As your dog ages, its dietary requirements will change. It’s usually recommended that you move your dog onto a senior diet around the age of 7, but discuss this with your vet beforehand. If you notice any changes in your dog’s eating habits - especially a lack of interest in food - make sure you consult your vet immediately. If you have other dogs, feed them separately so that your senior friend isn’t having to compete during mealtimes. It’s also vitally important your dog stays hydrated, so keep a water bowl topped up and close at all times.
Older dogs require more rest, so make sure they have a comfortable, cozy bed they can retreat to. Keep the bed in a quiet spot, free from any draughts or disturbances. You want to make life as easy as possible for your senior friend, so keep everything they need as close to them as possible - food, water and toys shouldn’t be a struggle for them to reach. If your home has slippery floors, lay down a rug to help your dog grip as they move about. With age, your dog might need to go to the toilet more often.
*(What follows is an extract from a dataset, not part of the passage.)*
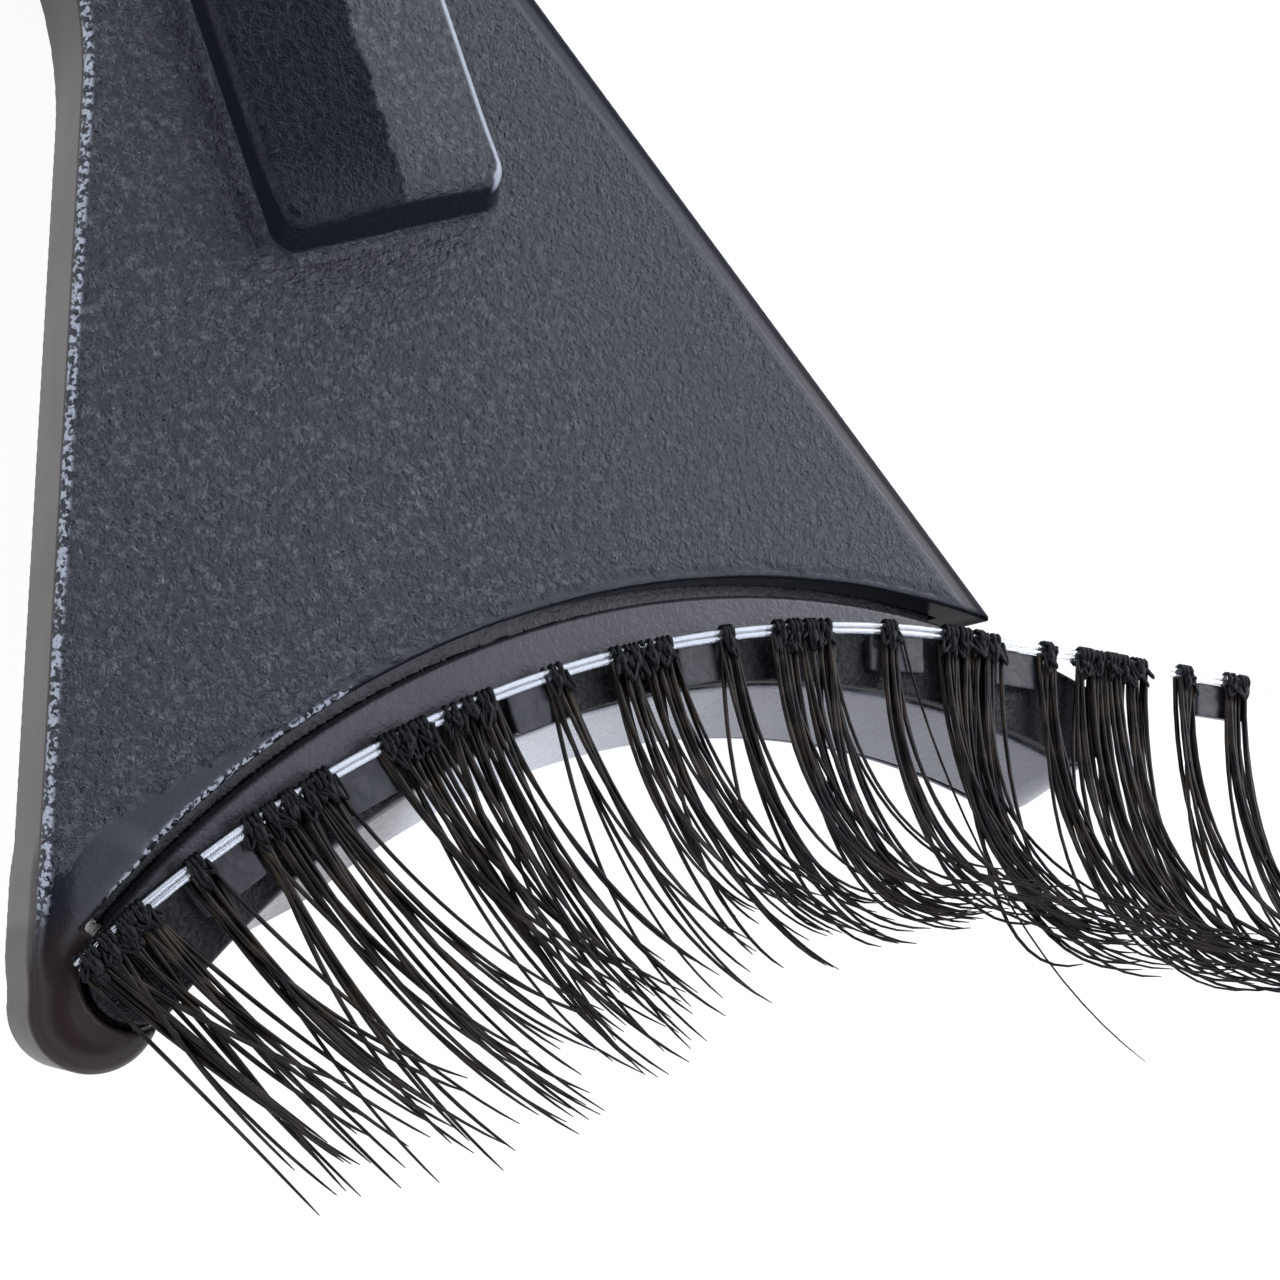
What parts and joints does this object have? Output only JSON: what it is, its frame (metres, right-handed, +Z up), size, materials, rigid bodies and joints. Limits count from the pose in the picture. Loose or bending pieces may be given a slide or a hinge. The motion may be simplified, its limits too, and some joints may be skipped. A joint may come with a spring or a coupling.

If this is proving to be a challenge for them, speak to your vet about solutions.
Although they may no longer be the energetic puppy of years ago, older dogs still need exercise. Regular, gentle walks are essential to prevent unwanted weight-gain and will help prolong the life of your companion. You should also keep your dog mentally stimulated by playing games together. Grooming is another great way of bonding, but also take the opportunity to check for any lumps or bumps, aches or pains. Movement issues might affect dogs as they age, so if you notice them struggling to walk down the stairs or get up from a nap, speak to your vet about some potential remedies.
Keep an eye on your dog for any signs of deterioration, and act accordingly. You might find that a gradual loss of sight or hearing makes everyday tasks hazardous for your dog. Try and avoid sudden loud noises or bright flashing lights. As they exercise less, older dogs will also need their nails clipped more often. If you struggle to do this at home, speak to your vet about having it done at the surgery. You should also consult your vet if you notice any sudden changes in behavior. Whilst there will be regular changes due to old age, don’t assume this to always be the case.